The first thing my son ever drew were birds. And he drew tons of them, over and over and everywhere. As a young adult, he’s more likely to draw something different, but his obsession with the birds remains. Now, he’s prone to photographing them and cataloging his finds on iNaturalist. So, this holiday, we took a road trip to the coast in search of whooping cranes. We’ve seen them before as they migrate to Texas each winter, but it’s been years since we saw one outside of the zoo. The tallest birds in America, the five footers have been listed as an endangered species since the 1970s. Under 200 exist in the wild—that’s up from only 18 in the 1930s due to a ton of conservation work on the bird's behalf. To see them, you need to take a four-hour boat out to the edge of the Aransas National Wildlife Refuge near Rockport. These gorgeous birds with their white plumage, red heads, and black-tipped wings mate for life, so to see them coupling on the shoreline is a true wonder. Watching my 19-year-old son watch these birds is even better. He doesn’t have a crazy expensive zoom like the other birders on the boat, and he’s most definitely the youngest by at least 30 or 40 years. But the love is there, and it’s a joy to be a part of.
On the way home, he asked to take a detour to a parking lot in Corpus Christi. We wandered around for a while and eventually spotted the prize he’d come to see. There, perched on a dumpster, was a little yellow bird called a ‘cattle tyrant.’ It showed up last November and returned this winter, much to the delight of birders everywhere. Before last year, a cattle tyrant had never before been seen north of Panama, so how this little guy not only got to Texas—almost 3,000 miles north of where he’s supposed to be—and then managed to return to this unlikely vacation spot a year later is anyone’s guess. But shit happens. I’m sure he was initially headed somewhere else. A fog cover or a hurricane, sometimes it only takes a slight change in the wind to push us off course. It doesn’t mean we are in the wrong place; it just means we are somewhere we didn’t think we’d be.
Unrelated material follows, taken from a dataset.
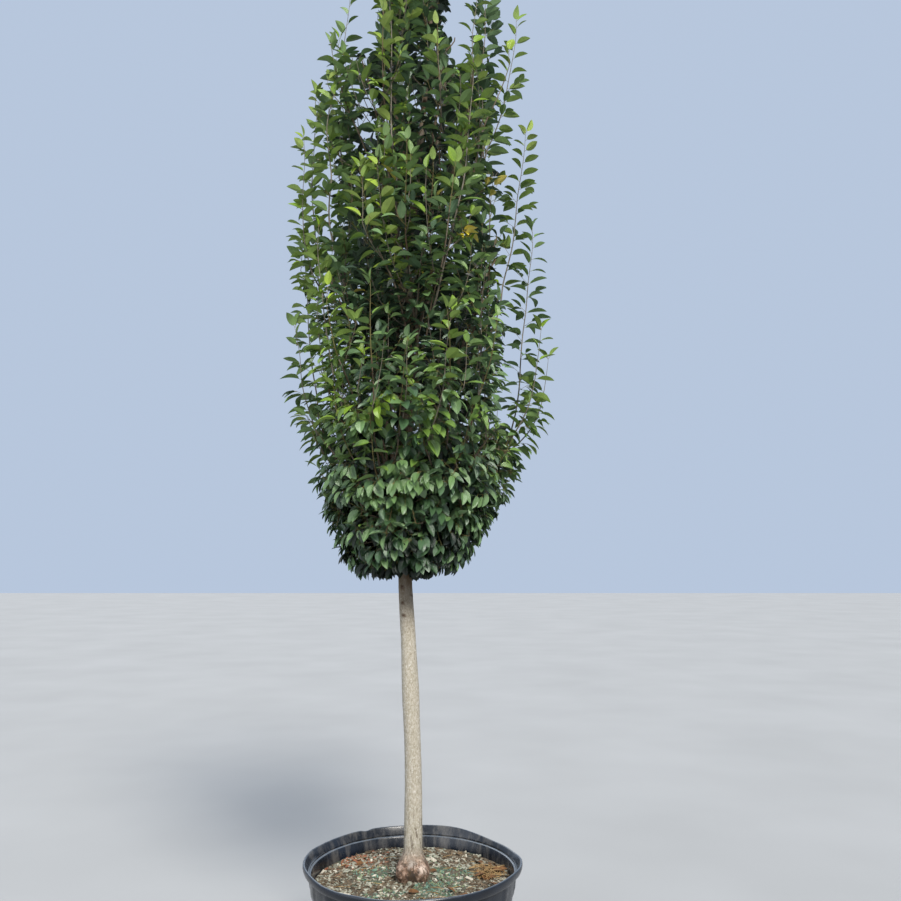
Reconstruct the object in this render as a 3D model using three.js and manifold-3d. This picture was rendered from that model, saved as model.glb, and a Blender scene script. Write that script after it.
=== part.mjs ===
// A columnar hornbeam in a round nursery pot: one upright trunk with ascending boughs close round it,
// and a narrow egg-shaped crown of leafy shoots. Millimetres, +Z up, the origin in the middle of the
// pot's flat underside, and -Y towards whoever looks at the front of the tree.
import * as THREE from "three";
import { mergeVertices } from "three/addons/utils/BufferGeometryUtils.js";
import Module from "manifold-3d";

const wasm = await Module();
wasm.setup();

// Pot: the rim's outer width, the height, and the wall
const RIM_RADIUS = 405;
const POT_HEIGHT = 500;
const FOOT_RADIUS = 336;
const BODY_TOP_RADIUS = 386;
const WALL = 6;
const BAND_HEIGHTS = [105, 255, 390];
const BAND_STEP = 5;
const LIP_HEIGHT = 32;
const POT_SIDES = 28;
const GRIP_REACH = 8;
const GRIP_HALF_ANGLE = 0.4;
const DRAIN_HOLES = 8;
const DRAIN_RADIUS = 15;
const DRAIN_HEIGHT = 26;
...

What you don’t understand about life when you are young is that it’s short. Too short. And the thing you don’t remember when you’re old is those micro-decisions you make at the moment that set your path in motion and shift it on a new course. And it’s OK not to realize how those decisions change your future. How boring would life be if it did? Life is life, and you only have one. But still… getting older makes you think about all these things. It makes you wonder. It makes you worry. But the truth is, the future is already happening. There is nothing we can do to stop it. We can give advice. We can try and make plans, but in the end, it will be what it’s going to be. My husband’s leg will heal. I’ll go to school, or I won’t. We’ll stay, or we’ll go. My son will find a way to earn a living doing something, and we’ll be amazed at the path he took to get there, just like that little yellow bird. Life will happen.
Without a road map, all three of us will find our way, even if it’s not where we planned.
All so true. I think how much I worried and over-thought about those “big decisions “ in life and yet looking back, it was the little decisions that unexpectedly drastically changed the course of my life.
Your columns have become a must read for me. Thanks, Burgin.